Free vibration of composite circular cylindrical shells with random material properties. Part I: General theory

Abstract Composites exhibit inherent random dispersions in material properties. Ignoring this variation during modelling may lead to inaccuracies in structural analysis and would result in erroneous design. Part I presents a general approach for free vibration analysis of composite circular cylindrical shells with the material properties having a random scatter when the random part is small compared with the mean value — a condition commonly met by most engineering materials. An outline has been described for development of the characteristic equation for the random eigen values. First order perturbation has been adopted to split up the characteristic equation and expressions for the mean and the variance of the natural frequencies and mode shapes have been obtained for the shell. Part II presents applications of this scheme to some specific problems.
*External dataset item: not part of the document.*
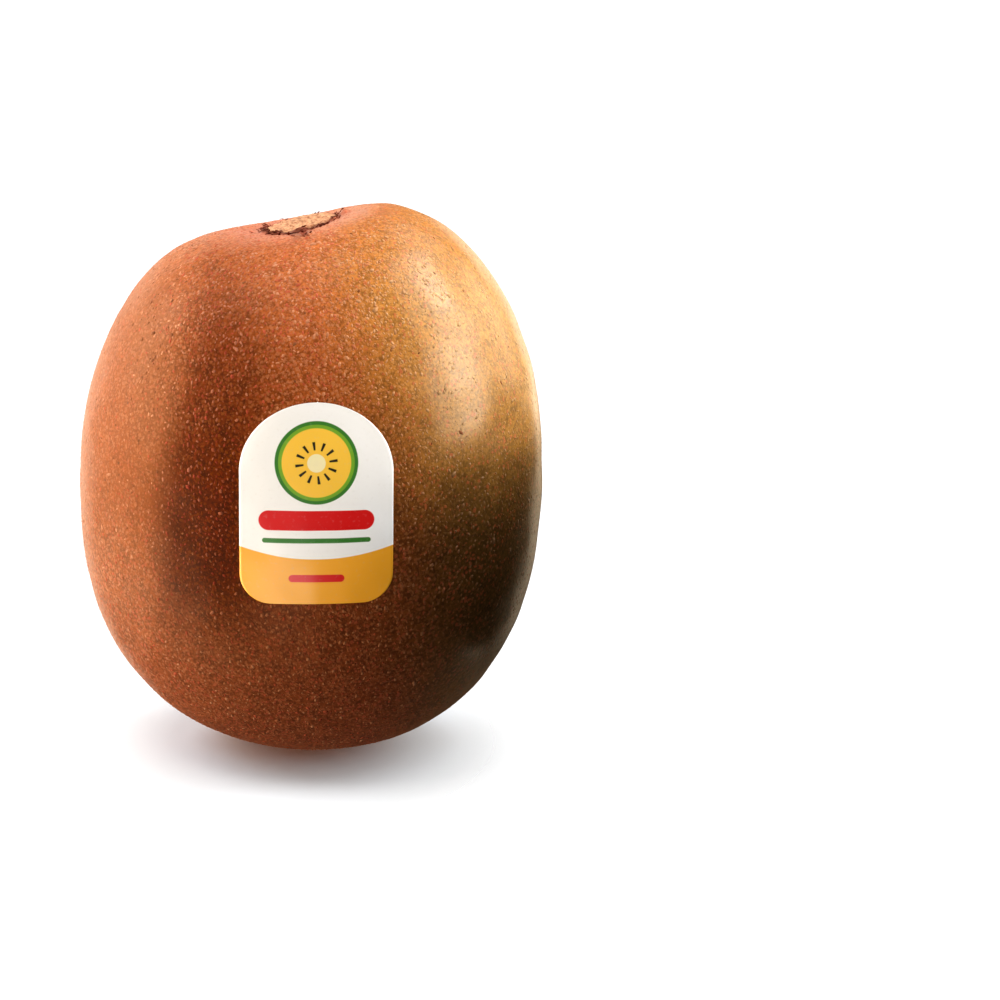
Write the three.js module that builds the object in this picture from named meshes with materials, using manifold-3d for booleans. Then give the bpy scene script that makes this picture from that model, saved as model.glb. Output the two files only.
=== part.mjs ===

Buckling of composite circular cylindrical shells with random material properties

Composite materials exhibit a scatter in their properties. This is generally ignored in conventional structural analysis leading to results that may be non-conservative. The present study discusses the critical buckling analysis for circular cylindrical shells of laminated composites incorporating the effects of randomness in the material properties. A perturbation approach has been employed to develop expressions for the mean and variance of the critical buckling load in terms of material property statistics. Working of the approach has been illustrated with an example.